Esta es una cuestión que se plantean ya muchos en Europa aunque, desgraciadamente, semejante horizonte de resistencia no parece haber sido previsto por esos tipos encaramados al poder y dispuestos a seguir haciendo sacrificios humanos en el altar de la diosa Economía. Sometida a un grado tal de violencia social e institucional, la respuesta de la población es efectivamente imprevisible, ya que no en cuanto a sus causas, sí en sus consecuencias, y puede adquirir formas preocupantes, cada vez más incontroladas, en las que pesquen a río revuelto los violentos sin compromiso mientras proveen de pretextos al Estado para intensificar la espiral represiva y su transición del fascismo económico al político, puro y duro, bajo la etiqueta de “seguridad”.

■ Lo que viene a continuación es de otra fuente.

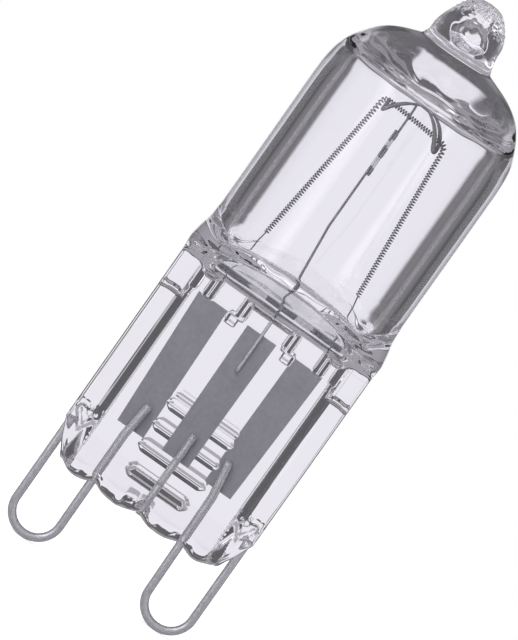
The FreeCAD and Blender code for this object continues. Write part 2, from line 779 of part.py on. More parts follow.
def neck_form():
    """The end of the tube, which spreads as it is pressed flat between the slopes."""
    stages = [
        (0.00, 1.00, 0.0, 0.0, 2.8),
        (0.14, 1.00, 0.0, 0.8, 2.6),
        (0.38, 1.00, 0.3, 1.0, 2.3),
        (1.00, 1.00, 1.0, 0.0, 2),
    ]
    tube = pressed_neck(
        "neck_tube",
        value("pinch_height - shoulder_lap"),
        value("shoulder_top"),
        value("bulb_diameter / 2"),
        value("pinch_width"),
        value("rail_depth"),
        stages,
        value("shoulder_flare"),
    )
    neck = doc.addObject("Part::MultiCommon", "neck_form")
    neck.Shapes = [tube, pressed_slopes()]
    return neck


def gas_foot():
    stages = [
        (0.00, 0.00, 0.0, 0.0, 3.0),
        (0.10, 0.14, 0.4, 0.0, 2.6),
        (0.40, 0.64, 0.9, 0.0, 2.2),
        (1.00, 1.00, 1.0, 0.0, 2),
    ]
    return pressed_neck(
        "gas_foot",
        value("cavity_floor"),
        value("shoulder_top"),
        value("bulb_diameter / 2 - bulb_wall"),
        value("cavity_floor_width"),
        value("cavity_floor_depth"),
        stages,
    )


# Putting the pieces together

def cut_from(label, base, tool):
    """What is left of the base; a welded wire gets its flat land this way."""
    rest = doc.addObject("Part::Cut", label)
    rest.Label = label
    rest.Base = base
    rest.Tool = tool
    return rest


foils = {
    "left": sealing_foil("foil_left", "-foil_left_top", "-foil_left_foot"),
    "centre": sealing_foil("foil_centre", "0", "0"),
    "right": sealing_foil("foil_right", "foil_right_top", "foil_right_foot"),
}
pieces = list(foils.values())
for side, sign in (("left", "-1"), ("right", "1")):
    pieces.append(cut_from(f"contact_loop_{side}", contact_loop(side, sign), foils[side]))
pieces.append(cut_from("centre_lead", centre_lead(), foils["centre"]))
pieces.append(cut_from("support_post", support_post(), foils["centre"]))
outer_foils = doc.addObject("Part::Compound", "outer_foils")
outer_foils.Links = [foils["left"], foils["right"]]
pieces.append(cut_from("filament", filament(), outer_foils))
sealed_in = list(pieces)
pieces.append(support_stem())
pieces.append(filament_hook())

pinch_body = pinch()
pinch_details(pinch_body)
metal = doc.addObject("Part::Compound", "metal_in_glass")
metal.Links = sealed_in
glass = joined("glass_form", [bulb_form(), filling_stub(), neck_form(), pinch_body])
gas = joined("gas_space", [gas_form(), gas_foot()])
blown = cut_from("blown_glass", glass, gas)
pieces.append(cut_from("glass_envelope", blown, metal))
doc.recompute()

# Check everything, then write one file for each piece

for thing in doc.Objects:
    if {"Invalid", "Error"} & set(thing.State):
        raise RuntimeError(f"{thing.Label} did not build: {thing.getStatusString()}")
os.makedirs("parts", exist_ok=True)
for piece in pieces:
    shape = piece.Shape
    if shape.isNull() or not shape.isValid():
        raise RuntimeError(f"{piece.Label} has no sound solid")
for piece in pieces:
    piece.Shape.exportStep(f"parts/{piece.Label}.step")
    print(piece.Label, len(piece.Shape.Solids), round(piece.Shape.Volume, 4))
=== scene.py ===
import bmesh
import bpy
import math
import numpy as np
from mathutils import Matrix, Vector


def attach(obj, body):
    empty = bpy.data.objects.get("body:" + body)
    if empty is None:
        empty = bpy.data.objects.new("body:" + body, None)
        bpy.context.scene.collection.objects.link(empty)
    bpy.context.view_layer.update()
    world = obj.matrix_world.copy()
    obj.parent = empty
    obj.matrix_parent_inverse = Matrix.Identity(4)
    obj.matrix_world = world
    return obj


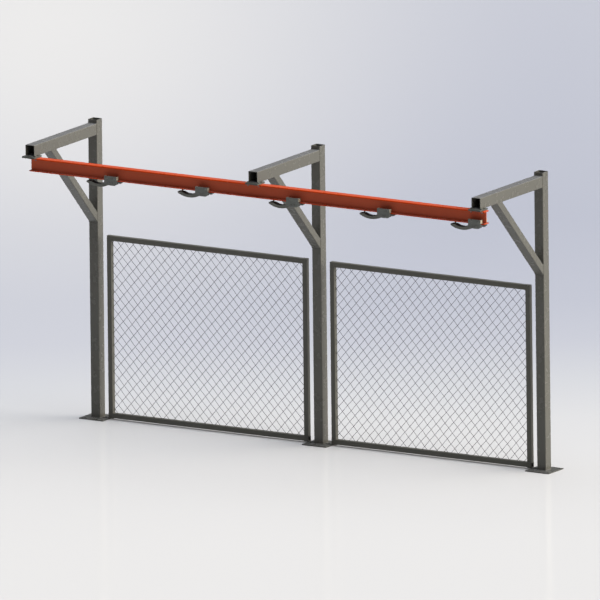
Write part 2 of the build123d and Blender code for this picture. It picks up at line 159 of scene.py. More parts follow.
def paint(name, colour, worn, roughness=0.32, chips=0.66, specular=0.4, end_light_masks=None, dust_and_sky_sheen=None):
    """Sprayed paint: faint tone drift, orange peel, dusty streaks down the faces and small chips along edges.

    The colour given for top faces lightens them: settled dust, and a painted bluish sheen of sky light. The
    masks given for the ends paint light and shade: a cream painted highlight above the rail's lower flange,
    painted shade below it.
    """
    look = Look(name)
    drift = look.span(look.noise(1.7, 4), 0.3, 0.7, 1 - GRIME, 1 + GRIME)
    streaks = look.span(look.noise(9, 5, (1, 1, 0.12)), 0.35, 0.75, 1 + GRIME / 3, 1 - GRIME / 2)
    tone = look.math("MULTIPLY", drift, streaks)
    grey = look.add("ShaderNodeCombineColor", Red=tone, Green=tone, Blue=tone).outputs[0]
    shaded = look.mix(1.0, colour, grey, "MULTIPLY")
    specks = look.span(look.noise(55, 6, rough=0.7), chips, chips + 0.05)
    chipped = look.math("MULTIPLY", look.edges(CHIP_WIDTH), specks)
    tint = look.mix(chipped, shaded, worn)
    # Top faces lighter and bluish: partly settled dust, partly a painted sheen of sky light.
    if dust_and_sky_sheen is not None:
        cover = look.span(look.noise(22, 5), 0.2, 0.5, 0.8, 1.0)
        dust_and_sheen_on_tops = look.math("MULTIPLY", look.span(look.turned_to(UP), 0.6, 0.9), cover)
        tint = look.mix(dust_and_sheen_on_tops, tint, dust_and_sky_sheen)
    # Painted light and shade on the ends: a cream painted highlight in patches, dark painted shade below the
    # flange.
    if end_light_masks is not None:
        lit_end, shaded_end = end_light_masks(look)
        rubbed = look.math("MULTIPLY", lit_end, look.span(look.noise(60, 5), 0.25, 0.4))
        tint = look.mix(rubbed, tint, PAINTED_LIT_END)
        tint = look.mix(shaded_end, tint, PAINTED_SHADE_UNDER_FLANGE)
    peel = look.noise(420, 2)
    gloss = look.span(look.noise(14, 5), 0.3, 0.75, roughness - 0.07, roughness + 0.1)
    gloss = look.math("ADD", gloss, look.math("MULTIPLY", chipped, 0.25))
    height = look.math("SUBTRACT", peel, look.math("MULTIPLY", chipped, 1.5))
    return look.finish(tint, gloss, height, relief=0.00006, Specular_IOR_Level=specular)


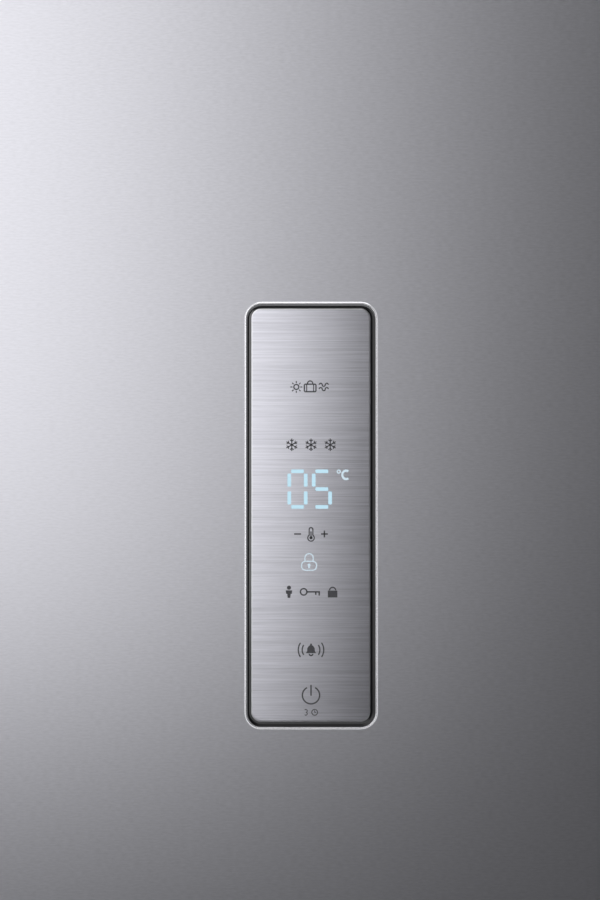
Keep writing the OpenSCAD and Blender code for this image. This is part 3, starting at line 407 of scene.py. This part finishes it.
def piece(name, bm, body, slot, finish=None, smooth=35.0):
    """Makes the mesh an object that rides on a body. Its finish is the slot's, unless one is given."""
    bmesh.ops.remove_doubles(bm, verts=bm.verts, dist=0.0002 * MM)
    bmesh.ops.recalc_face_normals(bm, faces=bm.faces)
    mesh = bpy.data.meshes.new(name)
    bm.to_mesh(mesh)
    bm.free()
    mesh.materials.append(finishes[finish or slot].material)
    if smooth:
        mesh.shade_smooth()
        mesh.set_sharp_from_angle(angle=math.radians(smooth))
    made = bpy.data.objects.new(name, mesh)
    scene.collection.objects.link(made)
    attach(made, body)
    return made


def placed(bm, matrix):
    bmesh.ops.transform(bm, matrix=matrix, verts=bm.verts)
    return bm


def block(middle, size):
    """Matrix that makes a unit cube a box of the size about its middle."""
    return Matrix.Translation(middle) @ Matrix.Diagonal((*size, 1))


def round_rectangle(bm, w, h, r, z, steps):
    """Face of a round rectangle in the plane z."""
    at = Matrix.Translation((0, 0, z)) @ Matrix.Diagonal((w, h, 1, 1))
    corners = bmesh.ops.create_grid(bm, x_segments=1, y_segments=1, size=0.5, matrix=at)["verts"]
    if r > 0:
        bmesh.ops.bevel(
            bm, geom=corners, offset=r, offset_type="OFFSET", segments=steps, profile=0.5,
            affect="VERTICES", material=-1,
        )
    bm.faces.ensure_lookup_table()
    return bm.faces[-1]


def ring(stations, w, h, r, steps=8):
    """Closed band along a round rectangle. A station is (how far outside the rectangle, height)."""
    bm = bmesh.new()
    first_out, first_up = stations[0]
    first_r = r + first_out if r else 0
    face = round_rectangle(bm, w + 2 * first_out, h + 2 * first_out, first_r, first_up, steps)
    loop = list(face.edges)
    bmesh.ops.delete(bm, geom=[face], context="FACES_ONLY")
    centre = Vector((w / 2 - r, h / 2 - r))
    out_before = first_out
    for out, up in stations[1:] + stations[:1]:
        grown = bmesh.ops.extrude_edge_only(bm, edges=loop)["geom"]
        loop = [g for g in grown if isinstance(g, bmesh.types.BMEdge)]
        for vert in (g for g in grown if isinstance(g, bmesh.types.BMVert)):
            x_side = math.copysign(1, vert.co.x)
            y_side = math.copysign(1, vert.co.y)
            corner = Vector((x_side * centre.x, y_side * centre.y, vert.co.z))
            if r:
                away = (vert.co - corner) / (r + out_before)
            else:
                away = Vector((x_side, y_side, 0))
            vert.co += away * (out - out_before)
            vert.co.z = up
        out_before = out
    return bm


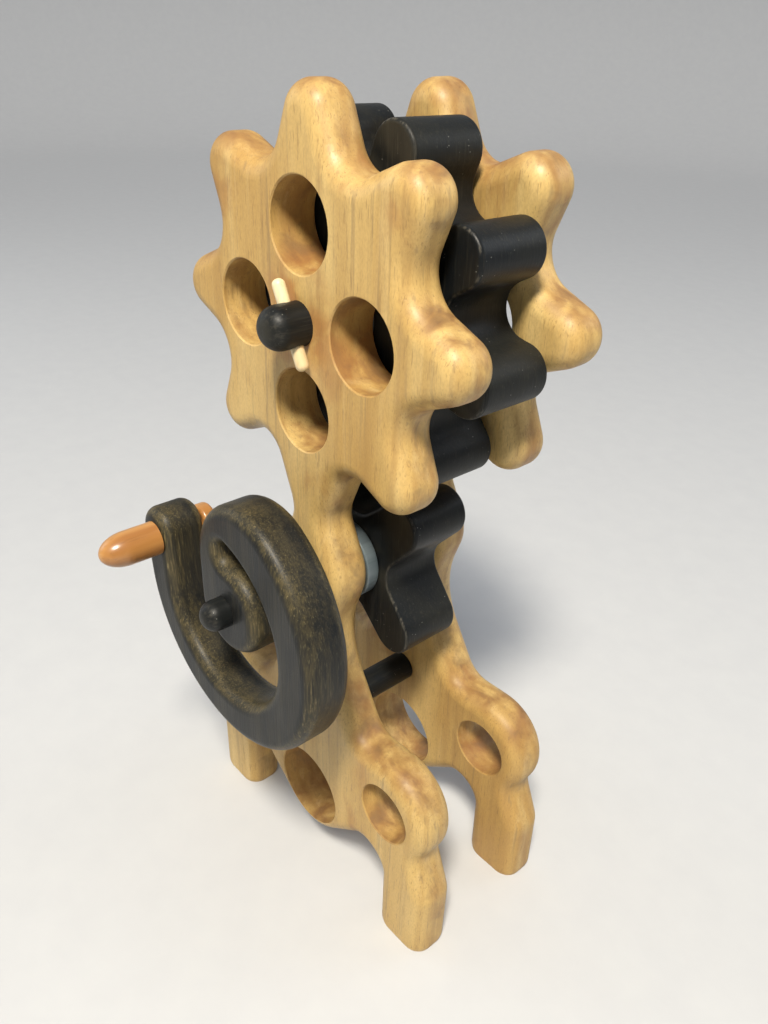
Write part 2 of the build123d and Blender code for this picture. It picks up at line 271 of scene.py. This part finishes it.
def crank_wood():
    """Charcoal stain rubbed through to golden-brown grain, most of all round the front edges."""
    blue_black, warm_black = (0.0055, 0.0074, 0.0098), (0.0120, 0.0132, 0.0134)
    band_grey, fine_grey, worn_brown = (0.026, 0.026, 0.022), (0.056, 0.056, 0.046), (0.050, 0.044, 0.026)
    gold, pale_gold, grit_tan = (0.135, 0.104, 0.044), (0.33, 0.265, 0.125), (0.27, 0.25, 0.19)

    g = Graph("crank_black_rubbed", (0.013, 0.02, 0.005))
    band = g.noise((260, 260, 10), 3.0, 0.6)
    grain = g.noise((1150, 1150, 30), 4.0, 0.65)
    fine = g.noise((2300, 2300, 130), 3.0, 0.65)
    grit = g.noise((2600, 2600, 2000), 2.0, 0.6)
    cloud = g.noise((30, 30, 22), 3.0, 0.55, 0.3)
    worn = crank_wear(g, cloud)
    threads = g.add(g.times(grain, 0.6), g.times(fine, 0.4))
    threads = g.add(threads, g.remap(band, 0.35, 0.65, -0.05, 0.05))
    show = g.times(g.remap(threads, 0.38, 0.68), g.add(worn, 0.16), clamp=True)

    tone = g.mix(g.remap(cloud, 0.3, 0.7), blue_black, warm_black)
    tone = g.layer(tone, g.remap(band, 0.44, 0.70), 0.50, band_grey)
    tone = g.layer(tone, g.remap(fine, 0.52, 0.75), 0.40, fine_grey)
    tone = g.layer(tone, worn, 0.55, worn_brown)
    tone = g.layer(tone, show, 0.62, gold)
    tone = g.layer(tone, g.times(g.remap(fine, 0.57, 0.73), worn), 0.45, pale_gold)
    tone = g.layer(tone, g.remap(grit, 0.70, 0.80), 0.35, grit_tan)

    rough = g.add(g.remap(cloud, 0.3, 0.7, 0.31, 0.42), g.times(fine, 0.16))
    rise = g.add(g.times(grain, 0.6), g.times(fine, 0.6))
    normal = g.bump(rise, 0.40, 0.0003, g.hand_made((45, 45, 45), 0.25, 0.0010))
    return g.finish(tone, rough, normal, coat=0.04, coat_rough=0.28, specular=0.24)


# ---------------------------------------------------------------- small pieces
def turned_wood(name, light, dark, axis, rough, coat):
    """Small turned or dowel piece with grain along one axis."""
    g = Graph(name)
    grain = g.noise(along(axis, 800, 0.06), 3.0, 0.6)
    cloud = g.noise(along(axis, 160, 0.06), 2.0, 0.5)
    shade = tuple(0.45 * c for c in dark)
    tone = g.mix(g.remap(cloud, 0.3, 0.7), light, dark)
    tone = g.layer(tone, g.remap(grain, 0.52, 0.8), 0.45, shade)
    sheen = g.add(rough, g.times(grain, 0.12))
    return g.finish(tone, sheen, g.bump(grain, 0.12, 0.0002), coat, coat_rough=0.22)


def paint(nodes, mat):
    """Gives every material slot of some CAD nodes one material."""
    for node in nodes:
        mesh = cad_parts[node].data
        if not mesh.materials:
            mesh.materials.append(mat)
        for i in range(len(mesh.materials)):
            mesh.materials[i] = mat


def paint_all():
    """Materials of all the CAD nodes."""
    paint(["front_plate"], board_wood("plate_wood_front", (-0.012, -0.115), (0.31, 0.12, 0.0)))
    paint(["rear_plate"], board_wood("plate_wood_rear", (0.025, 0.165), (1.70, 0.46, 0.9)))
    paint(["large_gear", "pinion_gear"], black_wood("gear_black", Z, 0.50))
    paint(["upper_axle", "crank_axle", "spacer_rod", "crank_collar"],
          black_wood("axle_black", Y, 0.15, (0.4, 0.1, 0.2)))
    # Painted reflection: the spacers' pale bluish grey stands in for a glint of blue light on their rims.
    paint(["upper_front_spacer", "upper_rear_spacer", "pinion_front_spacer", "pinion_rear_spacer"],
          turned_wood("washer_pale", (0.150, 0.185, 0.200), (0.105, 0.135, 0.150), Y, 0.34, 0.08))
    paint(["crank_arm"], crank_wood())
    paint(["crank_handle", "handle_head"],
          turned_wood("grip_orange", (0.520, 0.262, 0.080), (0.350, 0.150, 0.040), Y, 0.24, 0.35))
    paint(["upper_front_pin", "upper_rear_pin", "large_gear_key", "pinion_key", "crank_key"],
          turned_wood("pin_cream", (0.84, 0.72, 0.45), (0.72, 0.56, 0.31), Z, 0.38, 0.10))
    paint(["front_rod_plug", "rear_rod_plug"],
          turned_wood("plug_brown", (0.50, 0.235, 0.080), (0.36, 0.150, 0.046), Y, 0.36, 0.12))


# ---------------------------------------------------------------- floor
def floor_profile():
    """Radius and height of the floor: flat, then a quarter round, then a low wall."""
    flat, curve, wall_top, steps = 2.2, 0.7, 1.9, 8
    points = [(0.6, 0.0), (flat, 0.0)]
    for k in range(1, steps + 1):
        a = math.radians(90 * k / steps)
        points.append((flat + curve * math.sin(a), curve - curve * math.cos(a)))
    points.append((flat + curve, wall_top))
    return points


def floor_mesh():
    """The floor's profile turned about the vertical axis, with a disc in the middle."""
    sides = 72
    bm = bmesh.new()
    rings = []
    for r, z in floor_profile():
        turns = [2 * math.pi * k / sides for k in range(sides)]
        rings.append([bm.verts.new((r * math.cos(a), r * math.sin(a), z)) for a in turns])
    bm.faces.new(rings[0])
    for low, high in zip(rings, rings[1:]):
        for k in range(sides):
            n = (k + 1) % sides
            bm.faces.new((low[k], high[k], high[n], low[n]))
    for face in bm.faces:
        face.smooth = True
    bm.normal_update()
    mesh = bpy.data.meshes.new("floor")
    bm.to_mesh(mesh)
    bm.free()
    return mesh


def make_floor():
    """Round pale floor that sweeps up into a low wall far from the object."""
    g = Graph("floor_pale")
    grain = g.noise((60, 60, 60), 4.0, 0.6)
    tone = g.mix(grain, (0.56, 0.57, 0.59), (0.61, 0.62, 0.63))
    mesh = floor_mesh()
    mesh.materials.append(g.finish(tone, 0.7, g.bump(grain, 0.05, 0.0005), specular=0.25))
    floor = bpy.data.objects.new("floor", mesh)
    bpy.context.scene.collection.objects.link(floor)


# ---------------------------------------------------------------- light
def aim(name, data, place, target):
    """Puts a light at a place and points it at a target."""
    lamp = bpy.data.objects.new(name, data)
    lamp.location = place
    way = Vector(target) - Vector(place)
    lamp.rotation_euler = way.to_track_quat("-Z", "Y").to_euler()
    bpy.context.scene.collection.objects.link(lamp)


def area_light(name, place, size, watts, color):
    """Round soft light, pointed at the middle of the object."""
    middle = (0.0, 0.0, 0.15)
    data = bpy.data.lights.new(name, "AREA")
    data.shape = "DISK"
    data.size = size
    data.energy = watts
    data.color = color
    aim(name, data, place, middle)


def even_light():
    """Wide far light from the key's side, which keeps the floor bright far from the object."""
    data = bpy.data.lights.new("even", "SUN")
    data.energy = 1.15
    data.angle = math.radians(14)
    data.color = (1.0, 0.95, 0.86)
    aim("even", data, (0.34, -0.40, 0.80), (0, 0, 0))


def make_light():
    area_light("key", (0.34, -0.40, 0.95), 0.16, 11.0, (1.0, 0.92, 0.78))
    area_light("fill_left", (-0.95, -0.55, 0.60), 0.7, 2.2, (0.88, 0.94, 1.0))
    area_light("rim_back", (0.55, 0.95, 0.75), 0.6, 2.0, (0.92, 0.96, 1.0))
    even_light()
    world = bpy.data.worlds.new("studio")
    world.use_nodes = True
    background = world.node_tree.nodes["Background"]
    background.inputs["Color"].default_value = (0.86, 0.91, 1.0, 1.0)
    background.inputs["Strength"].default_value = 0.36
    bpy.context.scene.world = world
    bpy.context.scene.view_settings.view_transform = "Standard"


# ---------------------------------------------------------------- camera
def make_camera():
    """Camera at the front right of the object, looking down and rolled a little."""
    place = Vector((0.18487, -0.14711, 0.28547))
    azimuth, elevation, roll = math.radians(47.36), math.radians(29.52), math.radians(1.95)
    right = Vector((math.cos(azimuth), math.sin(azimuth), 0))
    back = Matrix.Rotation(-elevation, 3, right) @ Vector((math.sin(azimuth), -math.cos(azimuth), 0))
    right.rotate(Matrix.Rotation(roll, 3, back))
    up = back.cross(right)
    data = bpy.data.cameras.new("camera")
    data.sensor_fit = "VERTICAL"
    data.sensor_height = 36.0
    data.lens = 29.5
    data.clip_start = 0.01
    data.clip_end = 20.0
    cam = bpy.data.objects.new("camera", data)
    turn = Matrix((right, up, back)).transposed().to_4x4()
    cam.matrix_world = Matrix.Translation(place) @ turn
    bpy.context.scene.collection.objects.link(cam)
    bpy.context.scene.camera = cam


paint_all()
make_floor()
make_light()
make_camera()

La responsabilidad de esas olas de violencia contra objetivos a veces aleatorios, como está sucediendo ya en Inglaterra, deberá atribuirse no solamente a quienes saquean a la sociedad en su exclusivo beneficio, arrojando el resto al estercolero, sino, sobre todo, a quienes los toleran, los comprenden o les sirven de amparo ideológico, jurídico y político.

Pero, en interés de la lucha, las formas de respuesta no deben redundar en beneficio de los intereses del invasor. Deben realmente ponerlo en jaque.

En 1808 en España había guerrillas y guerrilleros locales, verdaderos artífices de la erosión paulatina e irreversible del poder napoleónico. ¿Dónde está “El Empecinado” hoy, dónde están Espoz y Mina o Julián Sánchez “El Charro”? Por desgracia los que a la fecha podrían equipararse recuerdan al Castroforte del Baralla que imaginara Gonzalo Torrente Ballester: en su novela La saga-fuga de J. B. este pueblecito levitaba cuando sus habitantes estaban ensimismados con sus problemas. Alguien debería explicarles a los castroforteños que, en esto, su pueblo es víctima en la misma medida que el pueblo de Madrid. Quizá así pudieran salir de su ensimismamiento, dejar de levitar y, en lugar de resignarse a desmantelar estructuras de resistencia popular consolidadas durante generaciones, podrían reorientar sus estrategias en beneficio de un objetivo más amplio y generoso, más acuciante, más solidario y menos parroquial.

La respuesta a la invasión de dragones financieros, si quiere triunfar, debe ser colectiva y total. Nadie con un mínimo atisbo de conciencia social puede quedar excluido. En la lucha que tenemos por delante, necesitamos gente aguerrida.